Wrecked Syrian tanks soon littered the Golan Heights. But with a “display of cold courage not seen before by the Israelis, the Syrian tanks simply bypassed the burning victims of the devastating Israeli fire and pressed on, pausing occasionally to return fire,” Dunstan wrote.

In the end, despite grievous losses (especially among the exposed tank commanders), the Israelis prevailed—by inflicting even more grievous losses on the Syrians. By the war’s end, nearly 900 Syrian tanks lay destroyed or abandoned on the Golan Heights, around 630 of them T-54/55s.

Statistically, every single Shot Cal from the 7th and 188th Brigades was hit at least once. But thanks to the hard work of brave front-line maintenance crews, as well as the greater freedom of movement a defender usually enjoys, all but a few dozen Shot Cals eventually returned to service.

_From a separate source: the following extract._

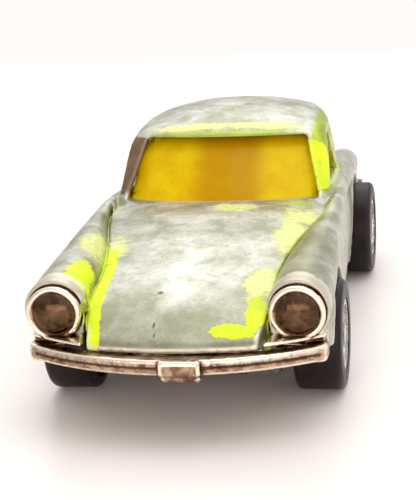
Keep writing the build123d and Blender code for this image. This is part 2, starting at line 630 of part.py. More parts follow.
# ------------------------------------------------------------------ wheels, wheel discs and axles
for end_name, axle_y in (("front", FRONT_AXLE_Y), ("rear", REAR_AXLE_Y)):
    save(rod(AXLE_R, 0.9 - WHEEL_OUT_X, WHEEL_OUT_X - 0.9, axle_y, AXLE_Z), f"{end_name}_axle")
    for side, side_name in ((1, "left"), (-1, "right")):
        with BuildPart() as wheel:
            with BuildSketch(Plane.YZ.offset(side * WHEEL_IN_X)):
                with Locations((axle_y, AXLE_Z)):
                    Circle(WHEEL_R)
            extrude(amount=side * WHEEL_W)
            fillet(wheel.edges().filter_by(GeomType.CIRCLE), 0.6)
            with BuildSketch(Plane.YZ.offset(side * WHEEL_IN_X)):
                with Locations((axle_y, AXLE_Z)):
                    Circle(WHEEL_R - 1.1)
            extrude(amount=side * (WHEEL_W - 2.2), mode=Mode.SUBTRACT)
            with BuildSketch(Plane.YZ.offset(side * (WHEEL_IN_X - HUB_LEN))):
                with Locations((axle_y, AXLE_Z)):
                    Circle(HUB_R)
            extrude(amount=side * (HUB_LEN + WHEEL_W - 1.2))
            with BuildSketch(Plane.YZ.offset(side * WHEEL_OUT_X)):
                with Locations((axle_y, AXLE_Z)):
                    Circle(DISC_R + SEAT_GAP)
            extrude(amount=-side * DISC_DEPTH, mode=Mode.SUBTRACT)
            with BuildSketch(Plane.YZ.offset(side * (WHEEL_IN_X - HUB_LEN))):
                with Locations((axle_y, AXLE_Z)):
                    Circle(AXLE_R + SEAT_GAP)
            extrude(amount=side * (HUB_LEN + WHEEL_W), mode=Mode.SUBTRACT)
        save(wheel.part, f"{end_name}_wheel_{side_name}")
        disc_x = WHEEL_OUT_X - DISC_DEPTH
        with BuildPart() as disc:
            with BuildSketch(Plane.YZ.offset(side * disc_x)):
                with Locations((axle_y, AXLE_Z)):
                    Circle(DISC_R)
            extrude(amount=side * (DISC_DEPTH - 0.1))
            with BuildSketch(Plane.YZ.offset(side * (disc_x + 0.35))):
                with Locations((axle_y, AXLE_Z)):
                    Circle(DISC_R - 0.7)
                    Circle(0.95, mode=Mode.SUBTRACT)
            extrude(amount=side * DISC_DEPTH, mode=Mode.SUBTRACT)
            with BuildSketch(Plane.YZ.offset(side * disc_x)):
                for spoke in range(8):
                    turn = 2 * pi * spoke / 8
                    with Locations((axle_y + 1.9 * cos(turn), AXLE_Z + 1.9 * sin(turn))):
                        Circle(0.42)
            extrude(amount=side * DISC_DEPTH, mode=Mode.SUBTRACT)
        save(disc.part, f"{end_name}_disc_{side_name}")


# ------------------------------------------------------------------ pull back motor
def gear(teeth, y, z, phase, x0, x1):
    """A spur gear along X; phase is the direction of one tooth's middle, in degrees."""
    pitch_r = MODULE * teeth / 2
    points = []
    for tooth in range(teeth):
        middle = radians(phase) + 2 * pi * tooth / teeth
        for radius, width in (
            (pitch_r - 1.25 * MODULE, -0.50),
            (pitch_r, -0.42),
            (pitch_r + MODULE, -0.20),
            (pitch_r + MODULE, 0.20),
            (pitch_r, 0.42),
            (pitch_r - 1.25 * MODULE, 0.50),
        ):
            angle = middle + width * pi * MODULE / 2 / pitch_r
            points.append((y + radius * cos(angle), z + radius * sin(angle)))
    with BuildPart() as toothed:
        with BuildSketch(Plane.YZ.offset(x0)):
            with BuildLine():
                Polyline(*points, close=True)
            make_face()
        extrude(amount=x1 - x0)
    return toothed.part


def casing(inset, x0, x1):
    """The motor's outline along X, moved in by inset."""
    with BuildPart() as block:
        with BuildSketch(Plane.YZ.offset(x0)):
            with Locations(((MOTOR_FRONT_Y + MOTOR_REAR_Y) / 2, (BASE_TOP + MOTOR_TOP_Z) / 2)):
                RectangleRounded(
                    MOTOR_REAR_Y - MOTOR_FRONT_Y - 2 * inset,
                    MOTOR_TOP_Z - BASE_TOP - 2 * inset,
                    1.6 - inset,
                )
        extrude(amount=x1 - x0)
    return block.part


mesh_phase = 180 + 180 / WHEEL_TEETH
with BuildPart() as axle_pinion:
    add(gear(PINION_TEETH, REAR_AXLE_Y, AXLE_Z, TRANSFER_ANGLE, PINION_X0, PINION_X1))
    add(rod(AXLE_R + SEAT_GAP, 1, 4, REAR_AXLE_Y, AXLE_Z), mode=Mode.SUBTRACT)
save(axle_pinion.part, "axle_pinion")

with BuildPart() as transfer_gear:
    add(gear(WHEEL_TEETH, TRANSFER_Y, TRANSFER_Z, TRANSFER_ANGLE + mesh_phase, 2.05, 2.05 + GEAR_T))
    add(gear(PINION_TEETH, TRANSFER_Y, TRANSFER_Z, ARBOR_ANGLE, 0.3, 2.05))
    add(rod(PIN_R + RUN_GAP, 0, 4, TRANSFER_Y, TRANSFER_Z), mode=Mode.SUBTRACT)
save(transfer_gear.part, "transfer_gear")

with BuildPart() as arbor_gear:
    add(gear(WHEEL_TEETH, ARBOR_Y, ARBOR_Z, ARBOR_ANGLE + mesh_phase, 0.6, 0.6 + GEAR_T))
    add(rod(ARBOR_R + SEAT_GAP, 0, 4, ARBOR_Y, ARBOR_Z), mode=Mode.SUBTRACT)
    with BuildSketch(Plane.YZ):
        for hole in range(5):
            turn = 2 * pi * hole / 5
            with Locations((ARBOR_Y + 2.2 * cos(turn), ARBOR_Z + 2.2 * sin(turn))):
                Circle(0.65)
    extrude(amount=4, mode=Mode.SUBTRACT)
save(arbor_gear.part, "arbor_gear")

save(rod(ARBOR_R, MOTOR_RIGHT_X + 0.1, MOTOR_LEFT_X - 0.1, ARBOR_Y, ARBOR_Z), "spring_arbor")
save(rod(PIN_R, -2.0, MOTOR_LEFT_X, TRANSFER_Y, TRANSFER_Z), "transfer_pin")

drum_floor_x = MOTOR_RIGHT_X + MOTOR_WALL
with BuildPart() as motor_case:
    add(casing(0, 0, MOTOR_LEFT_X))
    add(casing(MOTOR_WALL, -1, MOTOR_LEFT_X - MOTOR_WALL), mode=Mode.SUBTRACT)
    add(rod(AXLE_R + RUN_GAP, -1, MOTOR_LEFT_X + 1, REAR_AXLE_Y, AXLE_Z), mode=Mode.SUBTRACT)
    add(rod(PINION_ROOM_R, PINION_X0 - 0.1, PINION_X1 + 0.05, REAR_AXLE_Y, AXLE_Z), mode=Mode.SUBTRACT)
    add(rod(ARBOR_R + RUN_GAP, -1, MOTOR_LEFT_X + 1, ARBOR_Y, ARBOR_Z), mode=Mode.SUBTRACT)
    add(rod(PIN_R + SEAT_GAP, -1, MOTOR_LEFT_X + 1, TRANSFER_Y, TRANSFER_Z), mode=Mode.SUBTRACT)
save(motor_case.part, "motor_case")

with BuildPart() as motor_cover:
    add(casing(0, MOTOR_RIGHT_X, 0))
    add(casing(MOTOR_WALL, drum_floor_x, 1), mode=Mode.SUBTRACT)
    add(rod(DRUM_R + DRUM_WALL, drum_floor_x, 0, ARBOR_Y, ARBOR_Z))
    add(rod(AXLE_R + DRUM_WALL, drum_floor_x, 0, REAR_AXLE_Y, AXLE_Z))
    add(rod(PIN_R + DRUM_WALL, drum_floor_x, 0, TRANSFER_Y, TRANSFER_Z))
    for screw_y in SCREW_YS:
        with BuildSketch(Plane.XY.offset(BASE_TOP)):
            with Locations((SCREW_X, screw_y)):
                Circle(SCREW_R + 0.7)
        extrude(amount=SCREW_LEN + 0.8)
    add(rod(DRUM_R, drum_floor_x, 1, ARBOR_Y, ARBOR_Z), mode=Mode.SUBTRACT)
    add(rod(ARBOR_R + RUN_GAP, MOTOR_RIGHT_X - 1, 1, ARBOR_Y, ARBOR_Z), mode=Mode.SUBTRACT)
    add(rod(AXLE_R + RUN_GAP, MOTOR_RIGHT_X - 1, 1, REAR_AXLE_Y, AXLE_Z), mode=Mode.SUBTRACT)
    add(rod(PIN_R + SEAT_GAP, -2.2, 1, TRANSFER_Y, TRANSFER_Z), mode=Mode.SUBTRACT)
    for screw_y in SCREW_YS:
        with BuildSketch(Plane.XY.offset(BASE_TOP)):
            with Locations((SCREW_X, screw_y)):
                Circle(SCREW_R + SEAT_GAP)
        extrude(amount=SCREW_LEN + 0.2, mode=Mode.SUBTRACT)
    # slot that holds the spring's outer end
    with Locations((drum_floor_x + 2.0, ARBOR_Y, ARBOR_Z + DRUM_R)):
        Box(4.0, 0.34, 0.6, mode=Mode.SUBTRACT)
save(motor_cover.part, "motor_cover")

with BuildPart() as mainspring:
    inner_points = []
    outer_points = []
    steps = SPRING_TURNS * 10
    spring_start_r = ARBOR_R + 0.3
    spring_end_r = DRUM_R - 0.25
    for step in range(steps + 1):
        part_way = step / steps
        turn = pi / 2 + 2 * pi * SPRING_TURNS * part_way
        radius = spring_start_r + (spring_end_r - spring_start_r) * part_way
        inner_points.append(
            (ARBOR_Y + (radius - SPRING_T / 2) * cos(turn), ARBOR_Z + (radius - SPRING_T / 2) * sin(turn))
        )
        outer_points.append(
            (ARBOR_Y + (radius + SPRING_T / 2) * cos(turn), ARBOR_Z + (radius + SPRING_T / 2) * sin(turn))
        )
    with BuildSketch(Plane.YZ.offset(drum_floor_x + 0.2)):
        with BuildLine():
            spiral_in = Spline(*inner_points)
            spiral_out = Spline(*outer_points)
            Line(spiral_in @ 0, spiral_out @ 0)
            Line(spiral_in @ 1, spiral_out @ 1)
        make_face()
        with Locations((ARBOR_Y, ARBOR_Z + DRUM_R - 0.06)):
            Rectangle(0.3, 0.5)
    extrude(amount=SPRING_W)
save(mainspring.part, "mainspring")

with BuildPart() as motor_screws:
    for screw_y in SCREW_YS:
        with BuildSketch(Plane.XY.offset(BASE_Z + 0.1)):
            with Locations((SCREW_X, screw_y)):
                Circle(SCREW_HEAD_R)
        extrude(amount=SCREW_HEAD_T)
        with BuildSketch(Plane.XY.offset(BASE_Z + 0.1)):
            with Locations((SCREW_X, screw_y)):
                Circle(SCREW_R)
        extrude(amount=BASE_T - 0.1 + SCREW_LEN)
        with Locations((SCREW_X, screw_y, BASE_Z + 0.2)):
            Box(1.4, 0.3, 0.3, mode=Mode.SUBTRACT)
            Box(0.3, 1.4, 0.3, mode=Mode.SUBTRACT)
save(motor_screws.part, "motor_screws")
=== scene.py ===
"""Looks of the die-cast pull back coupe: worn zinc with remains of lime enamel, amber windows and plating.

Sizes inside the shape functions are millimetres in the row frame: nose towards -Y, the car's left towards +X.
The body, the glazing and the front trim are distance fields on a grid, turned into meshes.
"""

import json
import math

import bpy
import numpy as np
import openvdb
from mathutils import Matrix, Vector


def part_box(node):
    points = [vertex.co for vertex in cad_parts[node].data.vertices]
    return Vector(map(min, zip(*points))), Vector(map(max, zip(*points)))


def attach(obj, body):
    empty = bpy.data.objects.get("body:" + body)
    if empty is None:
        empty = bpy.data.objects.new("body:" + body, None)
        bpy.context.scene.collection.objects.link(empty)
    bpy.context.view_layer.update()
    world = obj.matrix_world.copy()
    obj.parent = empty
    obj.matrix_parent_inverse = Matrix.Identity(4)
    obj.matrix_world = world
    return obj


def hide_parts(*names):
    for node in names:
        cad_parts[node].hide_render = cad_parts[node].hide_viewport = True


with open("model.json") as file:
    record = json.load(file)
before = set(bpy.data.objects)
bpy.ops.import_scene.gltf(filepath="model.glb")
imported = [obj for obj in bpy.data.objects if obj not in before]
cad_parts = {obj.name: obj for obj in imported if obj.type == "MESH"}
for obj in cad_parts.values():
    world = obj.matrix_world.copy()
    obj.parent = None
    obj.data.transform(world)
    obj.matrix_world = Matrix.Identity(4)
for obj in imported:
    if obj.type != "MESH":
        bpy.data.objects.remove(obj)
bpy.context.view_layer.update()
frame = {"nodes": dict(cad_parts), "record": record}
MM = 0.001


# ------------------------------------------------------------------ places read from the frame
def node_box(name):
    """Lowest and highest corner of a CAD node, in millimetres."""
    low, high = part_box(name)
    return np.array(low) / MM, np.array(high) / MM


wheel_low, wheel_high = node_box("front_wheel_left")
axle_low, axle_high = node_box("front_axle")
rear_low, rear_high = node_box("rear_axle")
shell_low, shell_high = node_box("body_shell")
trim_low, trim_high = node_box("front_trim")
tail_low, tail_high = node_box("rear_bumper")
FRONT_AXLE_Y = (axle_low[1] + axle_high[1]) / 2
REAR_AXLE_Y = (rear_low[1] + rear_high[1]) / 2
AXLE_Z = (axle_low[2] + axle_high[2]) / 2
WHEEL_R = (wheel_high[2] - wheel_low[2]) / 2
NOSE_Y = trim_low[1]
TAIL_Y = tail_high[1]
ROOF_Z = shell_high[2]
SILL_Z = shell_low[2]
BUMPER_Z = tail_low[2]
BUMPER_TOP = tail_high[2]
ARCH_R = WHEEL_R + 1.15
ARCH_X = 8.95  # inner end of the wheels' room
LAMP_X = 11.55
LAMP_Z = 11.4
LAMP_Y = NOSE_Y + 5.4
BAR_Y = NOSE_Y + 0.4  # front of the bumper bar
LIP_Z = BUMPER_TOP + 0.08  # lower edge of the bonnet
WALL = 1.1
GLASS_GAP = 0.08
GLASS_T = 0.8


# ------------------------------------------------------------------ distance fields
def curve(points):
    """A smooth function through (place, value) points, level beyond its ends."""
    px = np.array([p[0] for p in points], float)
    py = np.array([p[1] for p in points], float)
    slope = np.gradient(py, px)

    def value(v):
        v = np.clip(v, px[0], px[-1])
        i = np.clip(np.searchsorted(px, v) - 1, 0, len(px) - 2)
        gap = px[i + 1] - px[i]
        t = (v - px[i]) / gap
        a, b = py[i], py[i + 1]
        sa, sb = slope[i] * gap, slope[i + 1] * gap
        rise = t * t * (3 - 2 * t)
        return a + (b - a) * rise + (t - 1) ** 2 * t * sa + t * t * (t - 1) * sb

    return value


def union(a, b, k=0.0):
    """Union of two fields, with a blend about k wide."""
    if k == 0:
        return np.minimum(a, b)
    h = np.clip(0.5 + 0.5 * (b - a) / k, 0, 1)
    return b + (a - b) * h - k * h * (1 - h)


def common(a, b, k=0.0):
    """Intersection of two fields, with a rounded edge about k wide."""
    return -union(-a, -b, k)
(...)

In the brutal tank battle on and around the Golan Heights, 3,500 Syrians died. Fewer than 800 Israelis died. That the Israelis were on the defensive, firing from cover against exposed enemies, helps to explain the lopsided losses.

But the Shot Cal—that is, the British Centurion—clearly was the superior tank. A T-54/55 needed to halt to achieve any degree of accuracy with its minimally-stabilized gun—a major weakness of the design.

The Soviet tank’s TSh 2-22 gunner’s sight was another problem. In daytime, the Sight Periscopic No. 30 on the Centurion saw farther and with better clarity.

The only thing a T-54/55 did better than a Centurion did was shoot at night, because the former had an invisible-to-the-naked-eye infrared spotlight for its infrared optics. The latter fought at night by way of a white spotlight that instantly betrayed the Centurion’s position.

The problem, for Russian tank crews in 2023, is that a T-54 or T-55 is … well, still a T-54 or T-55. Modest upgrades haven’t remedied its thin armor, the poor stabilization for its gun or the relative blindness of its crew.

The Ukrainian army meanwhile is riding in tanks that are generations beyond the Centurion. A Ukrainian T-64BV has 500 millimeters of armor, good stabilization and modern day-night optics. And those German-made Leopard 2s and American M-1A1s that are on the way to Ukraine—they’re even better.